Scalable Exemplar Clustering and Facility Location via Augmented Block Coordinate Descent with Column Generation
Proceedings of the 19th International Conference on Artificial Intelligence and Statistics, PMLR 51:1260-1269, 2016.
In recent years exemplar clustering has become a popular tool for applications in document and video summarization, active learning, and clustering with general similarity, where cluster centroids are required to be a subset of the data samples rather than their linear combinations. The problem is also well-known as facility location in the operations research literature. While the problem has well-developed convex relaxation with approximation and recovery guarantees, it has number of variables grows quadratically with the number of samples.
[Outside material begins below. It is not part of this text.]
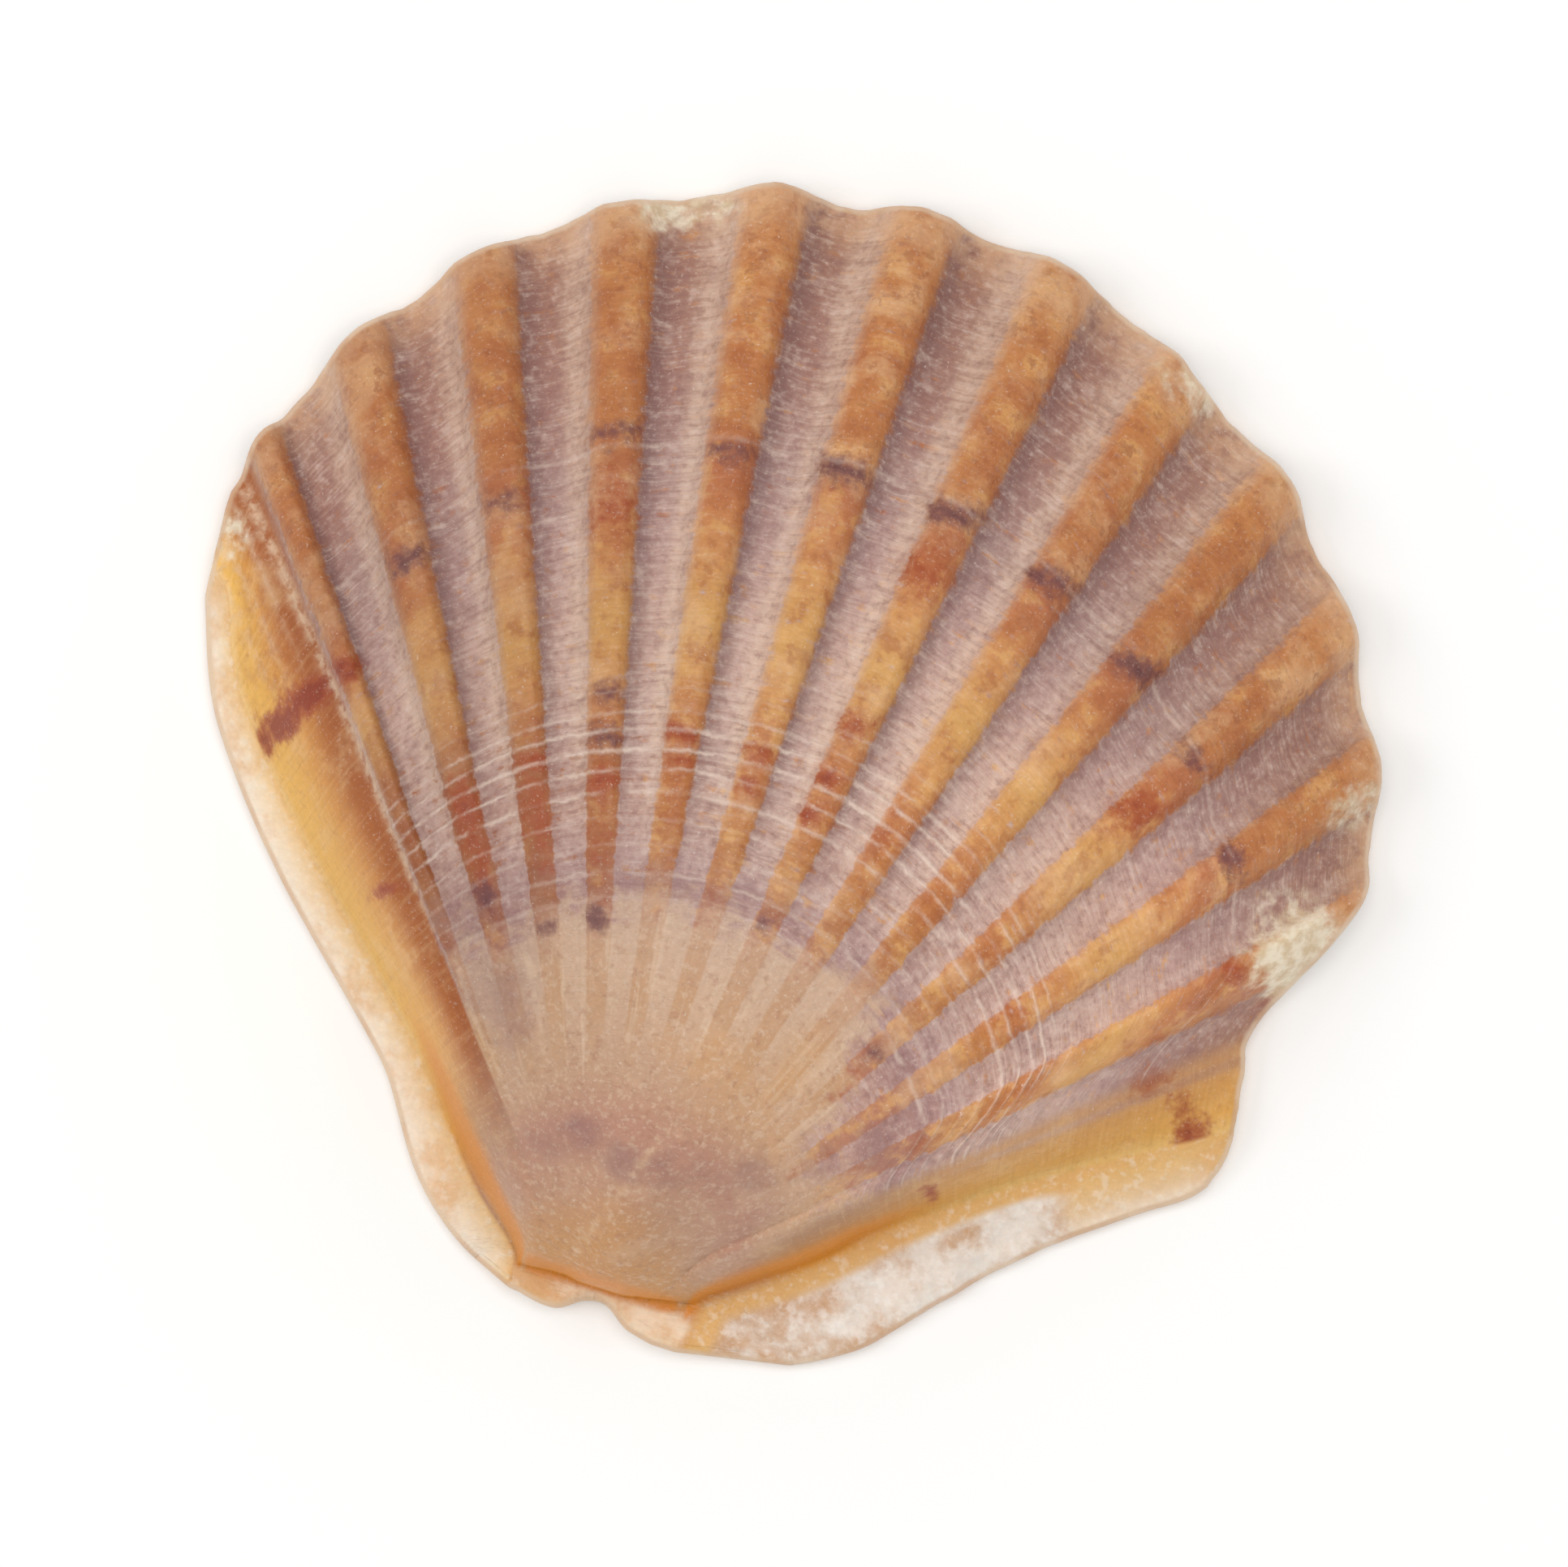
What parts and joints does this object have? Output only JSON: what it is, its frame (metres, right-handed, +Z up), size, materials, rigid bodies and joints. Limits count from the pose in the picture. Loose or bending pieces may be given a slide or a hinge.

Therefore, state-of-the-art methods can hardly handle more than 10^4 samples (i.e. 10^8 variables). In this work, we propose an Augmented-Lagrangian with Block Coordinate Descent (AL-BCD) algorithm that utilizes problem structure to obtain closed-form solution for each block sub-problem, and exploits low-rank representation of the dissimilarity matrix to search active columns without computing the entire matrix. Experiments show our approach to be orders of magnitude faster than existing approaches and can handle problems of up to 10^6 samples. We also demonstrate successful applications of the algorithm on world-scale facility location, document summarization and active learning.